The dangers are from premature fiscal tightening. The key lesson from the Japanese experience is that fiscal support must be maintained for the entire duration of the private-sector deleveraging process. This is an extremely difficult task for a democracy in peacetime, because when the economy begins to recover, well-meaning citizens who dislike reliance on government will argue that since fiscal pump-priming is clearly working, it is time to reduce (what they see as wasteful) government spending.

But if the recovery is actually due to government spending and the private sector is still in balance-sheet-repair mode, premature fiscal reform will invariably result in another meltdown, as the Japanese found out in 1997 and the Americans in 1937.

The Japanese mistake in 1997 not only produced five quarters of negative growth but also increased government debt by nearly 100 trillion yen or 30 percent and prolonged the recession by at least five years. The U.S. mistake in 1937 was so devastating that it took the massive military expenditures of the Second World War to pull the country out of recession.”
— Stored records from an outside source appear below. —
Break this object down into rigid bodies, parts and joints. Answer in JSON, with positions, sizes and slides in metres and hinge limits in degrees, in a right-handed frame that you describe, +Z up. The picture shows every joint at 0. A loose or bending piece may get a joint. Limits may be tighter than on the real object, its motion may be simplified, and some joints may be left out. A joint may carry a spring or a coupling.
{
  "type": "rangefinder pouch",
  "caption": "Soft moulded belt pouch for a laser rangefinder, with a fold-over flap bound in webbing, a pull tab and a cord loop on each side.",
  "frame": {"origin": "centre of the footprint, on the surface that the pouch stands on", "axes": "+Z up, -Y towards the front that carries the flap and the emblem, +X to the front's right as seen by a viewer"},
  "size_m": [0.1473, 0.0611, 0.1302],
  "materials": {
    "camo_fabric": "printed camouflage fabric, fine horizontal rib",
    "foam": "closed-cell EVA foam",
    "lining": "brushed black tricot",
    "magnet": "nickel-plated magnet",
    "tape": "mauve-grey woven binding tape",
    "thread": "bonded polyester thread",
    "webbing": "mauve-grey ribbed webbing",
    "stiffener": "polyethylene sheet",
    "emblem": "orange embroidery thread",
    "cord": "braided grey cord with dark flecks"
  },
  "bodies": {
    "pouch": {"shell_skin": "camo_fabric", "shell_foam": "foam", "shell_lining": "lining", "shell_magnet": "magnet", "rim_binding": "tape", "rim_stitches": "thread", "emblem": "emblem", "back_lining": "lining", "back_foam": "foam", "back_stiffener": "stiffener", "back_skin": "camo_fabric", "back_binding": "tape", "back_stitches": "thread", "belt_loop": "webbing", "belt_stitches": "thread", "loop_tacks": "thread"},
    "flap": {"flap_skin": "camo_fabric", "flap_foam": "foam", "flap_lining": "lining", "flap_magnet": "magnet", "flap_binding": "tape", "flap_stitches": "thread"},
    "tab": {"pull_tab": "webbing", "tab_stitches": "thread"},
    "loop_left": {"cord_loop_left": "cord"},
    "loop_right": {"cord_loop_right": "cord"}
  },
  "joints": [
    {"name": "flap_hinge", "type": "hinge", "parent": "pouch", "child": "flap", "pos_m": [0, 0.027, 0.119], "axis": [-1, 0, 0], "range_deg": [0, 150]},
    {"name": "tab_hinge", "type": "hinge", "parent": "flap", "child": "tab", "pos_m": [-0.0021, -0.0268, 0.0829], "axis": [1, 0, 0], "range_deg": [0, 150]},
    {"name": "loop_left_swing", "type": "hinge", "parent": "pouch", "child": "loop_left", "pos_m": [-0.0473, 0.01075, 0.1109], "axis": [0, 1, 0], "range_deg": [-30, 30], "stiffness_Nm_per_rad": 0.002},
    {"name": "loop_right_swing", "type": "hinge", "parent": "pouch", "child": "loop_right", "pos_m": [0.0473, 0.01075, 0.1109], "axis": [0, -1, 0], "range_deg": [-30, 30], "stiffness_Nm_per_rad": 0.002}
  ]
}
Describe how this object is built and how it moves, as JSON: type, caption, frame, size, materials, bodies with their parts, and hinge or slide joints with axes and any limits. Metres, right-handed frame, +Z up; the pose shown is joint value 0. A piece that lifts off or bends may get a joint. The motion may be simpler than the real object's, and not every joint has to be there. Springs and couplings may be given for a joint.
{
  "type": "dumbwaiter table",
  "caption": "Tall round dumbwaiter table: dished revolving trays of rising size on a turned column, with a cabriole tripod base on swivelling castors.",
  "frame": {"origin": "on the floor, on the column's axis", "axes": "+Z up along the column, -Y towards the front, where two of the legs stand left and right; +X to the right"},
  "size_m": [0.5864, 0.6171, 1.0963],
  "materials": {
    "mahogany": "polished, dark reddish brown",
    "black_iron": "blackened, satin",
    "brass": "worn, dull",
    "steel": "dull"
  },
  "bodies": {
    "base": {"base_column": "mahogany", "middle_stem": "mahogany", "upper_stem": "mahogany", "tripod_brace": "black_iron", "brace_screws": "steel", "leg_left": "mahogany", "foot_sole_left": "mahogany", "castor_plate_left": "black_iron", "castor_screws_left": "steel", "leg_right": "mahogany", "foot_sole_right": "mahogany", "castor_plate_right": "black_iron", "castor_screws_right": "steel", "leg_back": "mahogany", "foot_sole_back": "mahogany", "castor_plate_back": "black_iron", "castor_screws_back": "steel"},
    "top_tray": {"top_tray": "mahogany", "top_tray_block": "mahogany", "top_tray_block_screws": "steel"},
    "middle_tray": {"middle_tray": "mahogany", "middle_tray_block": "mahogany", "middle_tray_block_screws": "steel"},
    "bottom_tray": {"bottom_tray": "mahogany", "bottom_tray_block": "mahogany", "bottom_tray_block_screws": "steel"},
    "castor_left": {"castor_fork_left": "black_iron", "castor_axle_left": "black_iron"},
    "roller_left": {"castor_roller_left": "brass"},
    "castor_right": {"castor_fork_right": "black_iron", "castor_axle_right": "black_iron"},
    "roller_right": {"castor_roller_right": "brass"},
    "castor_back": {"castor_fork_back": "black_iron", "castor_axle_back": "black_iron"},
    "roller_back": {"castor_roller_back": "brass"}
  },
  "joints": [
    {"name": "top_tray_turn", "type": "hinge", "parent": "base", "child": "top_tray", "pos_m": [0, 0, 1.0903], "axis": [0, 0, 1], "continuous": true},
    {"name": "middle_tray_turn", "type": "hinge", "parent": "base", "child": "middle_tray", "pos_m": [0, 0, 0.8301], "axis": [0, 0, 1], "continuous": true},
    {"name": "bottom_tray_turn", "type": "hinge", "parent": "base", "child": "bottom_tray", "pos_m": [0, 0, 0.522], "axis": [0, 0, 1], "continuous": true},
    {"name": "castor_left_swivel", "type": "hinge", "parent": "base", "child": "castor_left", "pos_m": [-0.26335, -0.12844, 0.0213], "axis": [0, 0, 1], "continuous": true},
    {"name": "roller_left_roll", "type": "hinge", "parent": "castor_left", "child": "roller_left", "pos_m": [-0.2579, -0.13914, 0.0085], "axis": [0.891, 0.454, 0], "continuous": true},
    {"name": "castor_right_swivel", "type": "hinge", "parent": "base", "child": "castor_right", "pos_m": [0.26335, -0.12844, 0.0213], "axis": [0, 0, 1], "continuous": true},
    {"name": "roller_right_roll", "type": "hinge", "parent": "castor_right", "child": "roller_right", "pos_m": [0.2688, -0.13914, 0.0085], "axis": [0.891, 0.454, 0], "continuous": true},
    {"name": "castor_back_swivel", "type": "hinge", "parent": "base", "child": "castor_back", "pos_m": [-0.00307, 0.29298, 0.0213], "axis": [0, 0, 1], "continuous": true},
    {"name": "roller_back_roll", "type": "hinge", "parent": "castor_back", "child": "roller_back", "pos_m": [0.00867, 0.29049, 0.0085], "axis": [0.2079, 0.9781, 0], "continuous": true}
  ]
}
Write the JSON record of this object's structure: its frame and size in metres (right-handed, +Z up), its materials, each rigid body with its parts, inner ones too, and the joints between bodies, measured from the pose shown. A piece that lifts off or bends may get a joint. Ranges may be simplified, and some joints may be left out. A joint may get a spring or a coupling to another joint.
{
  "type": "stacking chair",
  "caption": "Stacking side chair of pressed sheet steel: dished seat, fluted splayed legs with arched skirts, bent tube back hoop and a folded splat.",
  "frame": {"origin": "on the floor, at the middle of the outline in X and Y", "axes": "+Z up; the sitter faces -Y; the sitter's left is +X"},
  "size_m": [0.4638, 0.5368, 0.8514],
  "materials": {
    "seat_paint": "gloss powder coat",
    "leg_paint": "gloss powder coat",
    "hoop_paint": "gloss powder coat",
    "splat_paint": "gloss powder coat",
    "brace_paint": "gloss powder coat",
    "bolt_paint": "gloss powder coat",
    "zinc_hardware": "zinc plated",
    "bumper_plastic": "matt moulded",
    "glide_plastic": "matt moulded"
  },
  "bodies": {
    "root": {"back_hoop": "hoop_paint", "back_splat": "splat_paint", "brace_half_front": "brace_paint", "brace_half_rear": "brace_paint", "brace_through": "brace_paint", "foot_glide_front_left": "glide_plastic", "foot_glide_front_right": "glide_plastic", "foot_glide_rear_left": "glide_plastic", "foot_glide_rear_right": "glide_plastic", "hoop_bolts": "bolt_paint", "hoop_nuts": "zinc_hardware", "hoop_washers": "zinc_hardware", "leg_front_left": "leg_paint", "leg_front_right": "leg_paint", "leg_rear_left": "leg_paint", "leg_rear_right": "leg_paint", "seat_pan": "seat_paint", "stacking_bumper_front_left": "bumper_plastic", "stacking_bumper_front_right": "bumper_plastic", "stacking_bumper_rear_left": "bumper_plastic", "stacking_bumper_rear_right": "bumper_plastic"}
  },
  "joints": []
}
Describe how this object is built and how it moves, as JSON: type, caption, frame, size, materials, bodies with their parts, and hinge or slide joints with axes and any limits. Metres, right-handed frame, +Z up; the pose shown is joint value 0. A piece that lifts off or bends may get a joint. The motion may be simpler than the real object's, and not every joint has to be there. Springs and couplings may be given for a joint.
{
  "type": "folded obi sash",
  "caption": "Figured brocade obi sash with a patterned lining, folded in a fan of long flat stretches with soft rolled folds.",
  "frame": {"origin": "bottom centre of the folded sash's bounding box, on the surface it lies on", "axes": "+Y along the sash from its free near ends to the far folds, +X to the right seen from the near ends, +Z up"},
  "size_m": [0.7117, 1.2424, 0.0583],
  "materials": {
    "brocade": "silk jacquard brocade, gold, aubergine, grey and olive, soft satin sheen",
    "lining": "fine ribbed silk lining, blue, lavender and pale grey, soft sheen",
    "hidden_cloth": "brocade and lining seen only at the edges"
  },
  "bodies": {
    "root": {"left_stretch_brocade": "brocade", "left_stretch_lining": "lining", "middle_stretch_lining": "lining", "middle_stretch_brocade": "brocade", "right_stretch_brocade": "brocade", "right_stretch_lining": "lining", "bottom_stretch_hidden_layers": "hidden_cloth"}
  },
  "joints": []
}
Back to Chris: “A point where it may be different is that the US still has positive population growth and thus a need for more housing. However, the idea that the US will spend itself out of a recession because we have a consumption mentality while the Japanese have a saving mentality may not be valid, as Koo points out that the US household savings rate is now higher that of Japan (approx 4% US and 3% Japan in Koo’s chart).”

This information is being provided to enlighten readers on the current debate, but neither Chris nor I will risk making predictions or telling governments what to do.